Tampoco pensé que a los 30 estaría así. Porque nos vendieron la idea de que, a esta edad, las mujeres nos volvíamos invisibles. Que debíamos correr desesperadas porque el vencimiento del paquete lo llevábamos tatuado en la espalda, junto con un código de barras que indicaba "casarse y tener hijos antes de los 30". Como si a los 30 el reloj biológico del carisma y la seducción se pusiera en pausa. Y, contrario a lo que me imaginaba, aquí estoy. Como una Miranda Priestley en su mejor momento. Caminando por la oficina de mi vida. Controlando mis tiempos. Manejando mis trámites como una experta, poniendo límites donde antes había solo caos y, claro, encargándome mi pasta favorita a domicilio, porque ¿quién me va a decir que no?
No sé en qué momento cambié los juguetes por un monitor, las siestas en el pasto por reuniones de Zoom, las rodillas raspadas por cremas anti-age. Pero tampoco sé en qué momento me di cuenta de que esto no estaba tan mal.

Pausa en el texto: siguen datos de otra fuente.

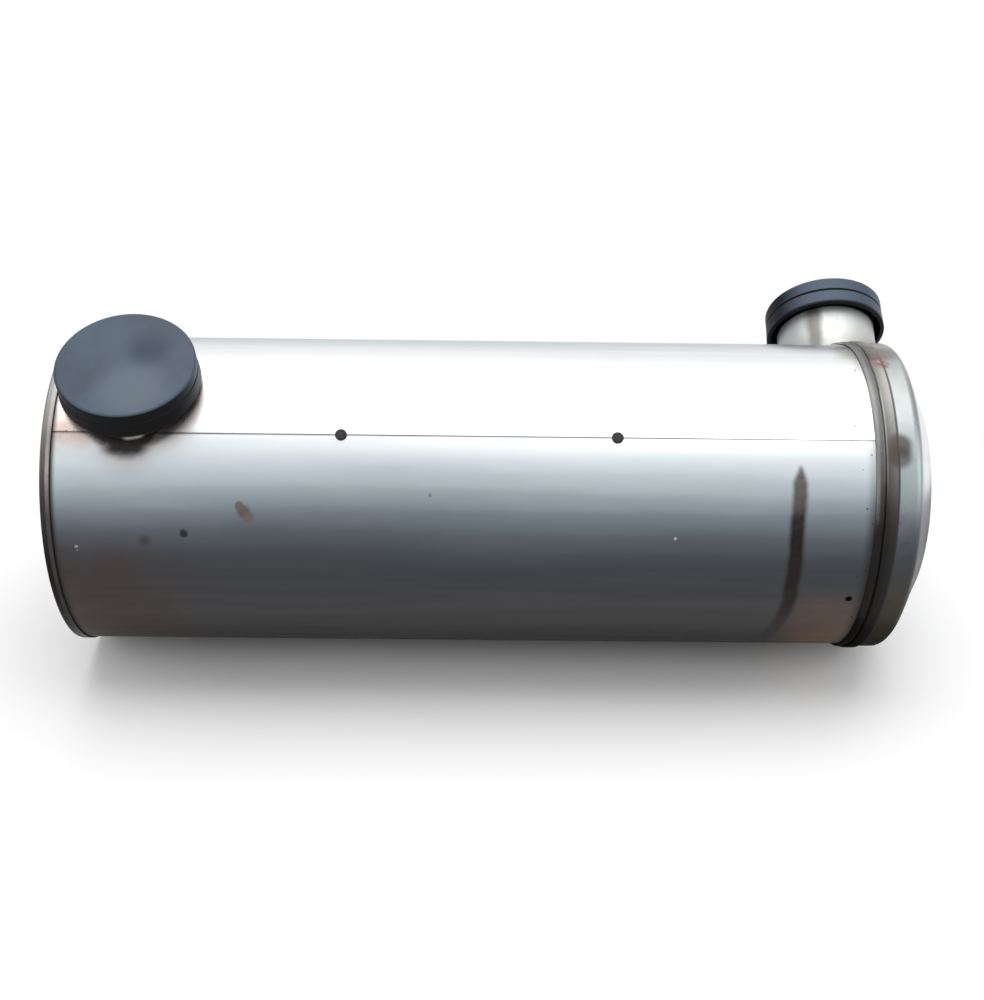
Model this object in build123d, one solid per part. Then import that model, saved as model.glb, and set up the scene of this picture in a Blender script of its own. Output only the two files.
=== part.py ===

Vivo con mi novio en lo que se siente como un pijama party continuo. Decoro mi casa como quiero. Hago lo que quiero, cuando quiero. Y sobre todo, ya no tengo que pedir permiso a nadie. El único obstáculo soy yo y como quiero distribuir lo que genero de ingreso con mi trabajo.
Cuando era más joven tenía sueños, sí, pero no tenía herramientas. Ahora, tengo ambas cosas. Y aunque no sea millonaria ni conduzca un Rolls-Royce, tengo algo todavía mejor: la libertad de slowly taking care of myself.
Ya sé lo que me gusta. Aprendí lo que no quiero. En donde antes me impresionaban de manera fácil, hoy leo la letra chica y aprendí a leer más alla de las apariencias. No necesito estar en todos lados, decir que sí a todo, encajar en ninguna parte. Por primera vez en la vida, tengo control sobre mi tiempo y sobre quién o qué dejo entrar en él.
Salí del edificio con el DNI en la mano y una sensación rara, como si hubiera superado un nivel de un videojuego sin saber cuál era el premio. Caminé sin rumbo hasta que vi una heladería.
Me quedé un rato en la vidriera. Mirando los sabores que vibraban en caprichos coloridos. Sin pensarlo demasiado, entré y pedí un cono. Pistacho y chocolate blanco, dos gustos adquiridos con el tiempo. Con el cucurucho en mamo, me senté en la vereda. Lo comí lento, dejando la mente en blanco. Disfrutando. Haciendome el regalo de no pensar en nada, de solo disfrutar y estar presente. Sintiendo el frío cremoso en los labios, como el cucurucho crujía debajo del mordisco. Miré la foto del Dni. Sonreí. No debe haber una persona que salga bien realmente en el documento. La luz directo en las ojeras. El pelo que tanto me había acomodado para intentar que saliera bien, despeinado. Sonreí como no lo hacía en el DNI, no me dejaron. Daba igual. Otro regalo de esta etapa, es que no me importan tanto las cosas como antes lo hacían. Guardé el DNI, mientras terminaba lo que quedaba del cucurucho. Me relamí satisfecha mirando sin miedo mi fecha de nacimiento. Tomé ese momento como palmadita personal por haber superado un día más ser una mujer adulta funcional de casi 30.
A veces tener casi 30 se siente como ser la Amanda Priestly dirigiendo mi propia vida, o mi pequeño angelito olvidado en Navidad, comiendo pizza en una limusina. Todo al mismo tiempo. Todo igual de ridículo. Todo igual de placentero.